If the datasets already exist locally, then the operation is much faster. Obviously this doesn’t take into consideration the amount of time it takes to download the files initially.

Crop then extract

Another strategy is effective when the sites to sample or extract data cover a small portion of the extent of the full raster. In this case, it can be more efficient to crop the raster to the extent of the sites before performing the extraction. Cropping a cloud-based dataset will download only the cropped subset of the data desired.

As an example of this strategy, we will generate a large number of random points within the boundary of the Gothic Townsite polygon we loaded earlier, and then crop a large elevation dataset to the extent of the raster.

gt_pts <- spatSample(gt_poly,size=1000)
dem <- sdp_get_raster("R3D008")
dem_crop <- crop(dem,gt_pts)
ncell(dem_crop)
#> [1] 1616643
c("ncells_full"=ncell(dem),"ncells_cropped"=ncell(dem_crop))
#>    ncells_full ncells_cropped 
#>     6026339412        1616643

The much smaller cropped dataset is now stored in memory locally, so now subsequent operations will be very fast.

start <- Sys.time()
elev_extract_full <- sdp_extract_data(dem,locations=gt_pts)
#> [1] "Extracting data at 1000 locations for 1 raster layers."
#> [1] "Extraction complete."
Sys.time() - start
#> Time difference of 6.519675 secs

start <- Sys.time()
elev_extract_cropped <- sdp_extract_data(dem_crop,locations=gt_pts)
#> [1] "Extracting data at 1000 locations for 1 raster layers."
#> [1] "Extraction complete."
Sys.time() - start
#> Time difference of 0.01676106 secs

Parallel processing

For extraction operations that get data from a large number of layers (such as daily climate time-series), it can make sense to do the extraction in parallel across multiple R processes. The foreach and doParallel packages provide facilities for setting up this kind of parallel process. The core of this workflow is a call to the function foreach, which is similar to a standard for loop, but allows different iterations of the loop to be sent to independent R processes.

A complication with parallel processing for this use case is that it’s currently not possible to pass SpatVector or SpatRaster objects between the parent R process and the parallel worker processes.
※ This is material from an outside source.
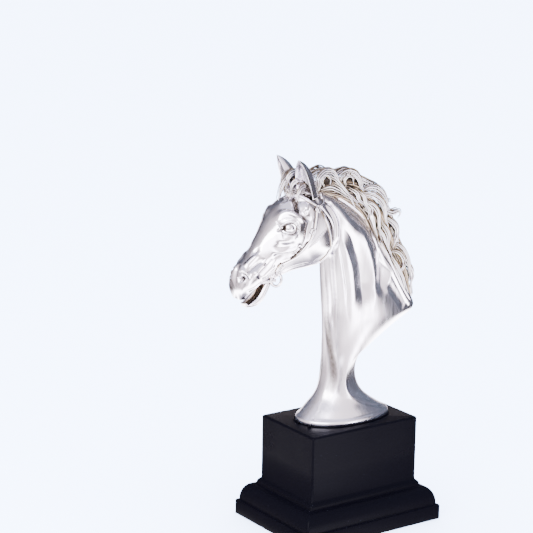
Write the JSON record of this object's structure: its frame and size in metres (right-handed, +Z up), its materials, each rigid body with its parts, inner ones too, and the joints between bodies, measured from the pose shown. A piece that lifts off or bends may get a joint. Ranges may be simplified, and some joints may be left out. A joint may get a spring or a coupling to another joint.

This means that we need to create separate SpatRaster objects for subsets of data to be processed in parallel.

Here’s an example of parallel extraction of daily air temperature time-series for the small number of research sites we worked with earlier:

library(foreach)
library(doParallel)
#> Loading required package: iterators
#> Loading required package: parallel

## Can't pass SpatVector or SpatRaster objects via Foreach, so convert to sf.
locations_sf <- st_as_sf(sites_proj)

## Sets the number of parallel processes.
n_workers <- 4

start <- Sys.time()
cl <- makeCluster(n_workers)
registerDoParallel(cl)
days <- seq(as.Date("2016-10-01"),as.Date("2022-9-30"), by="month")

extr_list <- foreach(i=1:length(days),.packages=c("terra","rSDP","sf")) %dopar% {
  tmax <- sdp_get_raster("R4D007",date_start=days[i],
                         date_end=days[i],verbose=FALSE)
   locations_sv <- vect(locations_sf)
   extr_dat <- sdp_extract_data(tmax,locations=locations_sv,
                                verbose=FALSE,return_type="sf")[,4]
   (st_drop_geometry(extr_dat))
}
stopCluster(cl)
tmax_extr <- cbind(locations_sf,
                   do.call(cbind,extr_list))
elapsed <- Sys.time() - start
elapsed
#> Time difference of 43.39494 secs

Finally we can reshape the data for visualization.

tmax_extr_long <- pivot_longer(tmax_extr,cols=contains("X"),
                                      values_to="average_tmax",
                                      names_to="year_month")
tmax_extr_long$date <- as.Date(paste0(gsub("X","",tmax_extr_long$year_month),".15"),
                               format="%Y.%m.%d")

ggplot(tmax_extr_long)+
  geom_line(aes(x=date,y=average_tmax,color=Name))+
  scale_y_continuous("Average Monthly Tmax (C)")+
  theme_bw()

These sites are all within a few hundred meters of each other so differences in microclimate are mostly due to vegetation structure and solar radiation.